Starbucks stands its ground on pro-gun policy.
Dale Welch recently walked into a Starbucks in Virginia, handgun strapped to his waist, and ordered a banana Frappuccino with a cinnamon bun. He says the firearm drew a double-take from at least one customer, but not a peep from the baristas.
Welch's foray into the coffeehouse was part of an effort by some gun owners to exercise and advertise their rights in states that allow people to openly carry firearms.
Even in some “open carry” states, businesses are allowed to ban guns in their stores. And some have, creating political confrontations with gun owners. But Starbucks, the largest chain targeted, has refused to take the bait, saying in a statement this month that it follows state and local laws and has its own safety measures in its stores.
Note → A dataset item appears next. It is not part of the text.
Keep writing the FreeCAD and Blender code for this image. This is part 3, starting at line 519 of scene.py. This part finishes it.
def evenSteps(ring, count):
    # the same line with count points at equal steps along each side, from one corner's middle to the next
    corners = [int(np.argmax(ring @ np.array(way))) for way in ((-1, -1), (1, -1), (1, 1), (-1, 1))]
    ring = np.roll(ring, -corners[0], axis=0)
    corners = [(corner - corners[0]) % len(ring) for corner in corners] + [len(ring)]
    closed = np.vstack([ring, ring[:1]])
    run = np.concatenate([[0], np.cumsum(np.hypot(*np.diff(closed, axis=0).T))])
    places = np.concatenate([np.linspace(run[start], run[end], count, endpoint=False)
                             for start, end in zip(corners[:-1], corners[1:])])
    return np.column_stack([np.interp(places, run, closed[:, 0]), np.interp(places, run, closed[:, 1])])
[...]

“Starbucks is a special target because it's from the hippie West Coast, and a lot of dedicated consumers who pay $4 for coffee have expectations that Starbucks would ban guns. And here they aren't,” said John Bruce, a political science professor at the University of Mississippi who is an expert in gun policy.
Welch, a 71-year-old retired property manager who lives in Richmond, Va., doesn't see any reason why he shouldn't bear arms while he gets caffeinated.
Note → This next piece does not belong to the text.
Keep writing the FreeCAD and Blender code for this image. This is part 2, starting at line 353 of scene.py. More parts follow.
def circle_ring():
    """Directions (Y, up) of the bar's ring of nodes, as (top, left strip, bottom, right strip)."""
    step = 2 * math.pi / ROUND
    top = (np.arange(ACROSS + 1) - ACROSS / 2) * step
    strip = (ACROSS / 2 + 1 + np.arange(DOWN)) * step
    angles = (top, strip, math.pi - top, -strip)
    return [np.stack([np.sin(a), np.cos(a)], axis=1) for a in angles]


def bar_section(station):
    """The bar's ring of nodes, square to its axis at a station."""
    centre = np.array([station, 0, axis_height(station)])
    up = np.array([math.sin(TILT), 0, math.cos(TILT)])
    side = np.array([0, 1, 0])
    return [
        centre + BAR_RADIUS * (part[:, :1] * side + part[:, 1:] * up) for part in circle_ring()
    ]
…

“I don't know of anybody who would provide me with defense other than myself, so I routinely as a way of life carry a weapon — and that extends to my coffee shops,” he said.
The fight for retailers heated up in early January when gun enthusiasts in northern California began walking into Starbucks and other businesses to test state laws that allow gun owners to carry weapons openly in public places. As it spread to other states, gun control groups quickly complained about the parade of firearms in local stores.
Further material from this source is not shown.